» **Data segment**:
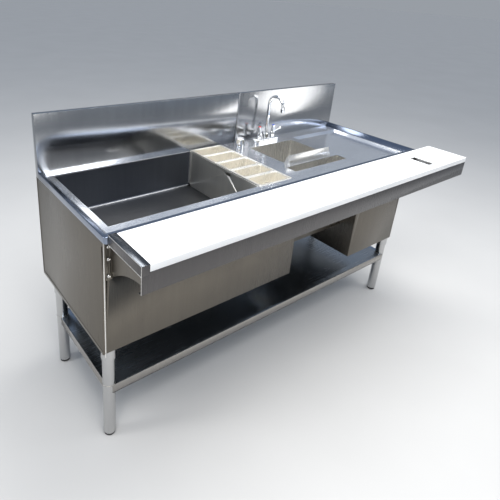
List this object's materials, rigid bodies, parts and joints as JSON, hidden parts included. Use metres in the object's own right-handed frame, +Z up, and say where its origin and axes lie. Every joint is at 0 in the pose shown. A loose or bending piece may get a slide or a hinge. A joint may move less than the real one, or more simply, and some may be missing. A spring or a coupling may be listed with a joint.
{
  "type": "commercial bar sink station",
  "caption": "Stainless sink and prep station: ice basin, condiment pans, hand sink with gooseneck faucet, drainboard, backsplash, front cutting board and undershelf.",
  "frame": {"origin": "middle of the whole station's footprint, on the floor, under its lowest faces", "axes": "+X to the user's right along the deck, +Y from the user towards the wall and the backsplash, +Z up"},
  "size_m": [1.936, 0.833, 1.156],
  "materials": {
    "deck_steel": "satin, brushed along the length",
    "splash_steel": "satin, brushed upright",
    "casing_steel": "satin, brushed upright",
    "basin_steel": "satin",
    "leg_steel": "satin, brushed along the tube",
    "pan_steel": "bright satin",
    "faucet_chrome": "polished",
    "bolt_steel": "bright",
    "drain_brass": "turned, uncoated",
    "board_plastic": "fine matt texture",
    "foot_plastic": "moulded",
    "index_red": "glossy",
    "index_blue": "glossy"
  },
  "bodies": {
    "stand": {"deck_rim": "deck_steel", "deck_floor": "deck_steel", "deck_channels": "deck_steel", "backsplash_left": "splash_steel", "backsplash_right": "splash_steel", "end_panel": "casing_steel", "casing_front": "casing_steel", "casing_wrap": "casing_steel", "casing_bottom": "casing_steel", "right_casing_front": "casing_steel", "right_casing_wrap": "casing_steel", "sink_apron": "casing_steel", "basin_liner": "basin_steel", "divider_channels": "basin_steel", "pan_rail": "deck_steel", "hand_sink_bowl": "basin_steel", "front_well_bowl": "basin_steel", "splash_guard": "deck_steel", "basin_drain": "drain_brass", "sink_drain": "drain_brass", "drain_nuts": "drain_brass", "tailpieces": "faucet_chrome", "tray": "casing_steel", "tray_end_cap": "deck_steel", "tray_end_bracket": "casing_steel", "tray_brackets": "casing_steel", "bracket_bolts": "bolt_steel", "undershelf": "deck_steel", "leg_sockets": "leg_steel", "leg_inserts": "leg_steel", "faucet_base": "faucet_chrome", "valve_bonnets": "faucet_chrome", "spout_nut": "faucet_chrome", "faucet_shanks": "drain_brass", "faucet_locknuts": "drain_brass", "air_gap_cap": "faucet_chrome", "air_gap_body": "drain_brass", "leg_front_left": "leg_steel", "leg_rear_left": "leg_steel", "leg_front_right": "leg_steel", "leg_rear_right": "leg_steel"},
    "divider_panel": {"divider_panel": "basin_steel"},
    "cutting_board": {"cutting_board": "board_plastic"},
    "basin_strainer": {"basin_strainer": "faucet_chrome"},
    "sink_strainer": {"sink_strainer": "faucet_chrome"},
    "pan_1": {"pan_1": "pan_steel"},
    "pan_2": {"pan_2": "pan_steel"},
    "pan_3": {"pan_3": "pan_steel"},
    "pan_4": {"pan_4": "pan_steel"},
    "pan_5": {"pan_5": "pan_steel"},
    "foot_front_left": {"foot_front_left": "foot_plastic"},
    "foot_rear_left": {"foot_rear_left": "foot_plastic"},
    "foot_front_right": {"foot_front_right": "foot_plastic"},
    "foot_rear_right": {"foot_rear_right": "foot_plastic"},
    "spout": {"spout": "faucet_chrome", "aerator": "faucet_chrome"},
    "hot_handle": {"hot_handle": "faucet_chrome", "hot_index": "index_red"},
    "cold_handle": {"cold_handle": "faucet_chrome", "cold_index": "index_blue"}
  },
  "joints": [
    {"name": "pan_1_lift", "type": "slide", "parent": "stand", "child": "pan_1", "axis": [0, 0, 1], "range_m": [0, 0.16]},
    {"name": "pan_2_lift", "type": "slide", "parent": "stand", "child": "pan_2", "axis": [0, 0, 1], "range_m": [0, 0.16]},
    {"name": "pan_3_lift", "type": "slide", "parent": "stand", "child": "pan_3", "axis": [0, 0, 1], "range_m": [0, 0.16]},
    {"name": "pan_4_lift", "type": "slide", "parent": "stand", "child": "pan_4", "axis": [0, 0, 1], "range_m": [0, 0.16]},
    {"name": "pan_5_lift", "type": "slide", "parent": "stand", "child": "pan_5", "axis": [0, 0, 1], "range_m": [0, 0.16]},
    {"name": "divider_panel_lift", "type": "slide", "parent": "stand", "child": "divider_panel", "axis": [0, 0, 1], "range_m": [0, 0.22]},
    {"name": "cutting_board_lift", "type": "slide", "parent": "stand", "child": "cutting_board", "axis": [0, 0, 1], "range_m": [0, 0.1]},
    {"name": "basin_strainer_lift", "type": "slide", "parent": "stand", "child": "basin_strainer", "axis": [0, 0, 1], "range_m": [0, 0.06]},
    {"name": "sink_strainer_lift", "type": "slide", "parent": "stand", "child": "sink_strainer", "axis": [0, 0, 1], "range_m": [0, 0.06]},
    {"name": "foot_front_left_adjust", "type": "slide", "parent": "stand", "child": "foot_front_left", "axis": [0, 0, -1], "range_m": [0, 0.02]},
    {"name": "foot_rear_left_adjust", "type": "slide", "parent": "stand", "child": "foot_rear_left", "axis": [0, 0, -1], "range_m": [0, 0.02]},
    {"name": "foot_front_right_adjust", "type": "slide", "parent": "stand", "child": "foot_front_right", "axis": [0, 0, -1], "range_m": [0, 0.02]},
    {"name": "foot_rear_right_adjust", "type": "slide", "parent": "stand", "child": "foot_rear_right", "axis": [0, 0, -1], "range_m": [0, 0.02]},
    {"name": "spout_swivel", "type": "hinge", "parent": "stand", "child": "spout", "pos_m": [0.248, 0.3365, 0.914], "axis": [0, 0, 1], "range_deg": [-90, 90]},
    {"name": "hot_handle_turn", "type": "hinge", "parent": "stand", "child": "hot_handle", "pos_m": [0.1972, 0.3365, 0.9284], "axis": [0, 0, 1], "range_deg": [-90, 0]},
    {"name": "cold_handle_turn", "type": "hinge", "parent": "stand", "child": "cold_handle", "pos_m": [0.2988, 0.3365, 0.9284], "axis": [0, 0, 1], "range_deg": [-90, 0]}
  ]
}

» **Short task**: Return all of the data precisely as it appears.

» **Task answer**:
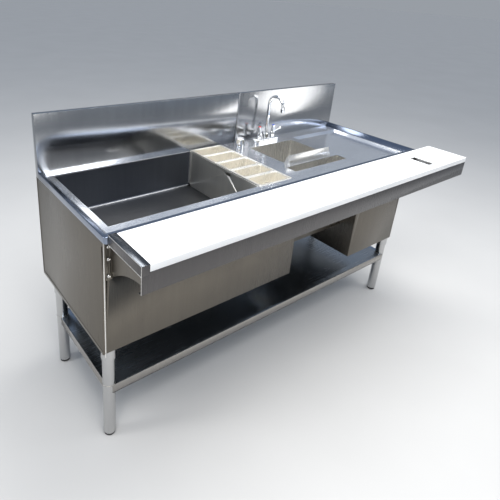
List this object's materials, rigid bodies, parts and joints as JSON, hidden parts included. Use metres in the object's own right-handed frame, +Z up, and say where its origin and axes lie. Every joint is at 0 in the pose shown. A loose or bending piece may get a slide or a hinge. A joint may move less than the real one, or more simply, and some may be missing. A spring or a coupling may be listed with a joint.
{
  "type": "commercial bar sink station",
  "caption": "Stainless sink and prep station: ice basin, condiment pans, hand sink with gooseneck faucet, drainboard, backsplash, front cutting board and undershelf.",
  "frame": {"origin": "middle of the whole station's footprint, on the floor, under its lowest faces", "axes": "+X to the user's right along the deck, +Y from the user towards the wall and the backsplash, +Z up"},
  "size_m": [1.936, 0.833, 1.156],
  "materials": {
    "deck_steel": "satin, brushed along the length",
    "splash_steel": "satin, brushed upright",
    "casing_steel": "satin, brushed upright",
    "basin_steel": "satin",
    "leg_steel": "satin, brushed along the tube",
    "pan_steel": "bright satin",
    "faucet_chrome": "polished",
    "bolt_steel": "bright",
    "drain_brass": "turned, uncoated",
    "board_plastic": "fine matt texture",
    "foot_plastic": "moulded",
    "index_red": "glossy",
    "index_blue": "glossy"
  },
  "bodies": {
    "stand": {"deck_rim": "deck_steel", "deck_floor": "deck_steel", "deck_channels": "deck_steel", "backsplash_left": "splash_steel", "backsplash_right": "splash_steel", "end_panel": "casing_steel", "casing_front": "casing_steel", "casing_wrap": "casing_steel", "casing_bottom": "casing_steel", "right_casing_front": "casing_steel", "right_casing_wrap": "casing_steel", "sink_apron": "casing_steel", "basin_liner": "basin_steel", "divider_channels": "basin_steel", "pan_rail": "deck_steel", "hand_sink_bowl": "basin_steel", "front_well_bowl": "basin_steel", "splash_guard": "deck_steel", "basin_drain": "drain_brass", "sink_drain": "drain_brass", "drain_nuts": "drain_brass", "tailpieces": "faucet_chrome", "tray": "casing_steel", "tray_end_cap": "deck_steel", "tray_end_bracket": "casing_steel", "tray_brackets": "casing_steel", "bracket_bolts": "bolt_steel", "undershelf": "deck_steel", "leg_sockets": "leg_steel", "leg_inserts": "leg_steel", "faucet_base": "faucet_chrome", "valve_bonnets": "faucet_chrome", "spout_nut": "faucet_chrome", "faucet_shanks": "drain_brass", "faucet_locknuts": "drain_brass", "air_gap_cap": "faucet_chrome", "air_gap_body": "drain_brass", "leg_front_left": "leg_steel", "leg_rear_left": "leg_steel", "leg_front_right": "leg_steel", "leg_rear_right": "leg_steel"},
    "divider_panel": {"divider_panel": "basin_steel"},
    "cutting_board": {"cutting_board": "board_plastic"},
    "basin_strainer": {"basin_strainer": "faucet_chrome"},
    "sink_strainer": {"sink_strainer": "faucet_chrome"},
    "pan_1": {"pan_1": "pan_steel"},
    "pan_2": {"pan_2": "pan_steel"},
    "pan_3": {"pan_3": "pan_steel"},
    "pan_4": {"pan_4": "pan_steel"},
    "pan_5": {"pan_5": "pan_steel"},
    "foot_front_left": {"foot_front_left": "foot_plastic"},
    "foot_rear_left": {"foot_rear_left": "foot_plastic"},
    "foot_front_right": {"foot_front_right": "foot_plastic"},
    "foot_rear_right": {"foot_rear_right": "foot_plastic"},
    "spout": {"spout": "faucet_chrome", "aerator": "faucet_chrome"},
    "hot_handle": {"hot_handle": "faucet_chrome", "hot_index": "index_red"},
    "cold_handle": {"cold_handle": "faucet_chrome", "cold_index": "index_blue"}
  },
  "joints": [
    {"name": "pan_1_lift", "type": "slide", "parent": "stand", "child": "pan_1", "axis": [0, 0, 1], "range_m": [0, 0.16]},
    {"name": "pan_2_lift", "type": "slide", "parent": "stand", "child": "pan_2", "axis": [0, 0, 1], "range_m": [0, 0.16]},
    {"name": "pan_3_lift", "type": "slide", "parent": "stand", "child": "pan_3", "axis": [0, 0, 1], "range_m": [0, 0.16]},
    {"name": "pan_4_lift", "type": "slide", "parent": "stand", "child": "pan_4", "axis": [0, 0, 1], "range_m": [0, 0.16]},
    {"name": "pan_5_lift", "type": "slide", "parent": "stand", "child": "pan_5", "axis": [0, 0, 1], "range_m": [0, 0.16]},
    {"name": "divider_panel_lift", "type": "slide", "parent": "stand", "child": "divider_panel", "axis": [0, 0, 1], "range_m": [0, 0.22]},
    {"name": "cutting_board_lift", "type": "slide", "parent": "stand", "child": "cutting_board", "axis": [0, 0, 1], "range_m": [0, 0.1]},
    {"name": "basin_strainer_lift", "type": "slide", "parent": "stand", "child": "basin_strainer", "axis": [0, 0, 1], "range_m": [0, 0.06]},
    {"name": "sink_strainer_lift", "type": "slide", "parent": "stand", "child": "sink_strainer", "axis": [0, 0, 1], "range_m": [0, 0.06]},
    {"name": "foot_front_left_adjust", "type": "slide", "parent": "stand", "child": "foot_front_left", "axis": [0, 0, -1], "range_m": [0, 0.02]},
    {"name": "foot_rear_left_adjust", "type": "slide", "parent": "stand", "child": "foot_rear_left", "axis": [0, 0, -1], "range_m": [0, 0.02]},
    {"name": "foot_front_right_adjust", "type": "slide", "parent": "stand", "child": "foot_front_right", "axis": [0, 0, -1], "range_m": [0, 0.02]},
    {"name": "foot_rear_right_adjust", "type": "slide", "parent": "stand", "child": "foot_rear_right", "axis": [0, 0, -1], "range_m": [0, 0.02]},
    {"name": "spout_swivel", "type": "hinge", "parent": "stand", "child": "spout", "pos_m": [0.248, 0.3365, 0.914], "axis": [0, 0, 1], "range_deg": [-90, 90]},
    {"name": "hot_handle_turn", "type": "hinge", "parent": "stand", "child": "hot_handle", "pos_m": [0.1972, 0.3365, 0.9284], "axis": [0, 0, 1], "range_deg": [-90, 0]},
    {"name": "cold_handle_turn", "type": "hinge", "parent": "stand", "child": "cold_handle", "pos_m": [0.2988, 0.3365, 0.9284], "axis": [0, 0, 1], "range_deg": [-90, 0]}
  ]
}